Забрезжил рассвет. Сквозь березовые кружева, сквозь плотные еловые заслоны начал пробиваться красный свет восхода. Багряная полоса становилась все шире. Наконец солнце взошло, бросив синие тени деревьев на голубые снега, засверкав на обледеневших за ночь елочных верхушках.
Дневальный прокричал подъем.
Сонные после праздника, но веселые, ловкие солдаты, обнаженные по пояс, выбегали из палаток, фыркая, обтирались снегом. Потом с песней, печатая шаг, пошли на завтрак. Чтоб закончить песню, замкомвзвода заставил маршировать на месте. Но никто не заворчал, пели еще бодрее:
Мы, крылатая пехота,
Прямо с неба в бой идем.
Горы, реки, и болота,
И огонь врага нам нипочем!
Нам нипочем.
На гвардейские Знамена
Мы приколем ордена.
Штык и пуля нам знакомы.
И знакомы песня и струна.
И струна…
С милой мы пройдемся парой
И с товарищем курнем,
Но, услышав зов фанфары,
Снова в строй железный мы встаем.
Мы встаем!
Это была их собственная песня, сочиненная ротным поэтом и положенная на известный мотив.
После завтрака грузили на машины оставшуюся технику. Лейтенант Гоцелидзе распоряжался погрузкой, Левашов имел право отдохнуть после дежурства, но ему не хотелось спать.
Яркое солнце, слепящий снег, крепкий морозный ветерок бодрили его.
Он с удовольствием следил, как быстро и сноровисто работают его солдаты. Да, теперь они его, они должны подчиняться любому его приказу, а он за них в ответе. Эти сильные, удивительно ловкие ребята в голубых тельняшках вызывали у него какое-то странное чувство едва ли не отцовской гордости.
Наконец погрузка была закончена и могучие грузовики скрылись вдали.
Левашов, Гоцелидзе и солдаты роты ехали поездом.

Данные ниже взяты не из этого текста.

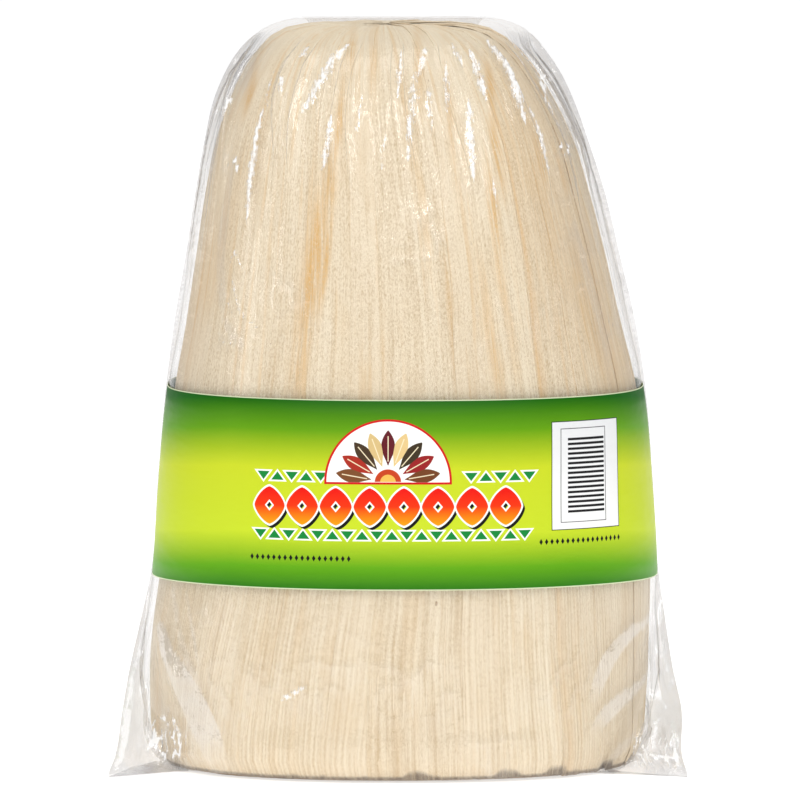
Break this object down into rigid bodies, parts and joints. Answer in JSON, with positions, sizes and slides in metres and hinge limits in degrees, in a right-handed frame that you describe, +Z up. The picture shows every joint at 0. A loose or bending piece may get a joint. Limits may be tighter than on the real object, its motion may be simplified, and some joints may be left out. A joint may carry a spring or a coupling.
{
  "type": "bundle of corn husks",
  "caption": "Bundle of dried corn husks standing on its cut ends, narrowing to closed tips, in a clear film bag with a printed band round its middle.",
  "frame": {"origin": "middle of the base that the bundle stands on", "axes": "+Z up along the husks, from butt ends to tips; -Y is the front, where the band's ornament is; +X is to the right seen from the front"},
  "size_m": [0.194, 0.1282, 0.251],
  "materials": {
    "dried_husk": "dry, matte, pale straw with fine lengthwise veins",
    "clear_film": "thin clear film, glossy, wrinkled",
    "printed_band": "printed film band, satin, green with a yellow-green middle"
  },
  "bodies": {
    "root": {"outer_husk_01": "dried_husk", "outer_husk_02": "dried_husk", "outer_husk_03": "dried_husk", "outer_husk_04": "dried_husk", "outer_husk_05": "dried_husk", "outer_husk_06": "dried_husk", "outer_husk_07": "dried_husk", "outer_husk_08": "dried_husk", "outer_husk_09": "dried_husk", "outer_husk_10": "dried_husk", "inner_husk_01": "dried_husk", "inner_husk_02": "dried_husk", "inner_husk_03": "dried_husk", "inner_husk_04": "dried_husk", "inner_husk_05": "dried_husk", "inner_husk_06": "dried_husk", "inner_husk_07": "dried_husk", "inner_husk_08": "dried_husk", "inner_husk_09": "dried_husk", "inner_husk_10": "dried_husk", "stacked_husk_01": "dried_husk", "stacked_husk_02": "dried_husk", "stacked_husk_03": "dried_husk", "stacked_husk_04": "dried_husk", "stacked_husk_05": "dried_husk", "stacked_husk_06": "dried_husk", "stacked_husk_07": "dried_husk", "stacked_husk_08": "dried_husk", "stacked_husk_09": "dried_husk", "stacked_husk_10": "dried_husk", "stacked_husk_11": "dried_husk", "stacked_husk_12": "dried_husk", "stacked_husk_13": "dried_husk", "stacked_husk_14": "dried_husk", "stacked_husk_15": "dried_husk", "stacked_husk_16": "dried_husk", "stacked_husk_17": "dried_husk", "stacked_husk_18": "dried_husk", "stacked_husk_19": "dried_husk", "stacked_husk_20": "dried_husk", "film_bag": "clear_film", "label_band": "printed_band"}
  },
  "joints": []
}
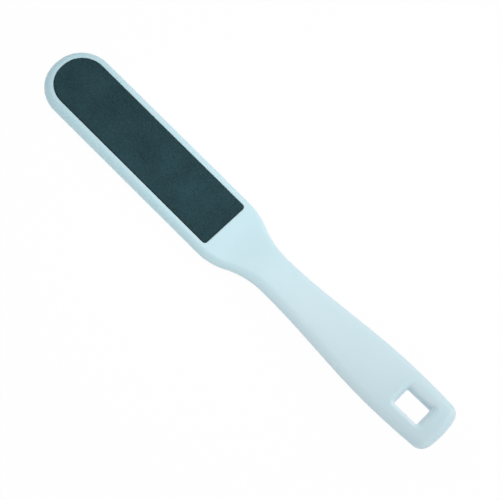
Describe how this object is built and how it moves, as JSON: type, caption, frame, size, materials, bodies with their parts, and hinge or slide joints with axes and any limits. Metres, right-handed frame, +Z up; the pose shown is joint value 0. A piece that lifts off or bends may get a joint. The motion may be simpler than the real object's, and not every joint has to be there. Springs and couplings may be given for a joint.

За вагонным окном проносились леса и перелески, заснеженные, казалось, протянувшиеся на тысячи километров, те самые, над которыми он еще недавно пролетал на вертолете.
— Наверное, командир роты уже ждет нас, — заметил Гоцелидзе.
— Ну что ж, — бодро сказал Левашов, — он может быть доволен своей ротой: ни одного отказа на имитации, заработали благодарность командующего.
Лицо Гоцелидзе приняло задумчивое выражение.
— Наш командир роты редко бывает доволен, — пробормотал он.
— Редко? — переспросил Левашов.
— Так точно, товарищ лейтенант! — четко ответил Гоцелидзе. — Командир нашей роты капитан Кузнецов — очень требовательный командир, даже чересчур требовательный, — добавил он после паузы.
— Высокая требовательность — первейший долг командира, — без особой убежденности сказал Левашов.
Надо же было что-то сказать. Требовательность — достоинство, а вот «чересчур»… И что вообще значит в данном случае «чересчур»? Но он посчитал неудобным спрашивать об этом Гоцелидзе. Сам увидит.
Как сложатся его личные отношения с командиром роты? Взаимоотношения между командиром и его заместителем по политчасти обычно носят особый характер. Здесь приказами не обойдешься, необходим полный внутренний контакт. Сумеет ли он наладить таковой, сможет ли вчерашний курсант, только что ставший офицером, завоевать доверие такого опытного и сильного командира, как Кузнецов? Да еще «чересчур» требовательного? О том, что рота отличная и что таково же общее мнение о ее командире, Левашову сказали еще в кадрах, в Москве. Ему дали понять, что назначение в эту роту — знак большого доверия ему, Левашову. Надеются, что он это доверие оправдает.
Ну что ж, будет стараться оправдать, в конце концов, не боги горшки обжигают!
В городок приехали поздно ночью. Однако капитан Кузнецов ждал. Он деловито расспросил сержанта о каком-то задании, которое дал ему еще до болезни, выговорил одному из солдат за оторванный погон, выяснил, кто заступает в наряд…
Потом, скупо улыбнувшись, поздравил гвардейцев с наступившим Новым годом и, повернувшись к офицерам, негромко сказал:
— Пошли.
Кузнецов держался прямо, подобравшись, словно всегда стоял по стойке «смирно». Выражение лица его, говорил ли он с подчиненными или начальниками, было таким, будто он вопрошал: «Это еще что за шутки?» Хотя голоса Кузнецов никогда не повышал.
Левашов вдруг почувствовал в присутствии командира роты непонятную робость — чувство, давно забытое, испытанное еще на первом курсе училища. И покраснел от досады.
Однако Кузнецов отнесся к нему так, словно они служили уже много лет вместе, все друг про друга знают и вообще лишь вчера расстались.
— Садись, Левашов, — пригласил он, сам продолжая стоять.